In realtà la via più semplice, quella della vendita con il conseguente incasso dei soldi, non interessa alla  Difesa, dato che essa non può ricevere pagamenti. Le somme dovrebbero essere incamerate  dal Ministero dell’Economia, e conoscendo Tremonti… L’intenzione è quindi quella di affidarsi alla via più complessa della permuta: permutare il valore degli immobili per costruire nuove caserme o alloggi o per ristrutturare edifici esistenti. Uno strumento appunto complesso, tant’è che il protocollo d’intesa tra Comune della Spezia, Ministero della Difesa e Agenzia del Demanio del maggio 2009, imperniato sulle permute, è rimasto sulla carta.

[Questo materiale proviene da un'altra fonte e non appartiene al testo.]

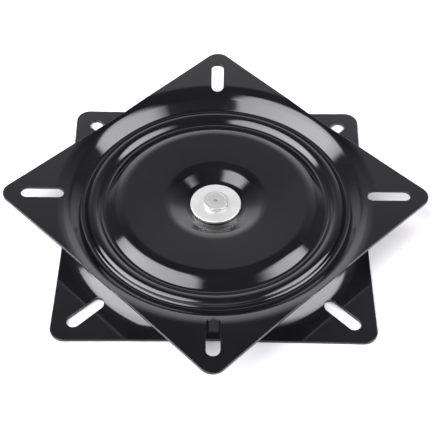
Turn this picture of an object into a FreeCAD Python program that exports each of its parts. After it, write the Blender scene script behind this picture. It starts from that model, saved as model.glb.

A complicare ulteriormente le cose è arrivato, a maggio di quest’anno, il decreto legge sul federalismo demaniale. I beni del demanio potranno essere acquisiti dai Comuni “a titolo non oneroso”, cioè gratis. Se il bene frutta qualcosa, c’è subito un taglio corrispondente nei trasferimenti finanziari da parte dello Stato. A parte il fatto che i Comuni hanno storto il naso, perché molti beni potrebbero rappresentare più un problema (di spesa) che un’opportunità, per noi il vero punto di debolezza riguarda l’esclusione dei beni appartenenti al demanio della Difesa “protetti da norme precedenti”, come i protocolli d’intesa. Insomma: quel protocollo sbandierato in pompa magna dal Governo prima delle elezioni  europee del 2009 si sta rivelando un boomerang. E, come nel gioco dell’oca, si torna sempre indietro. Ecco perché tutta la città e la Regione devono farsi sentire.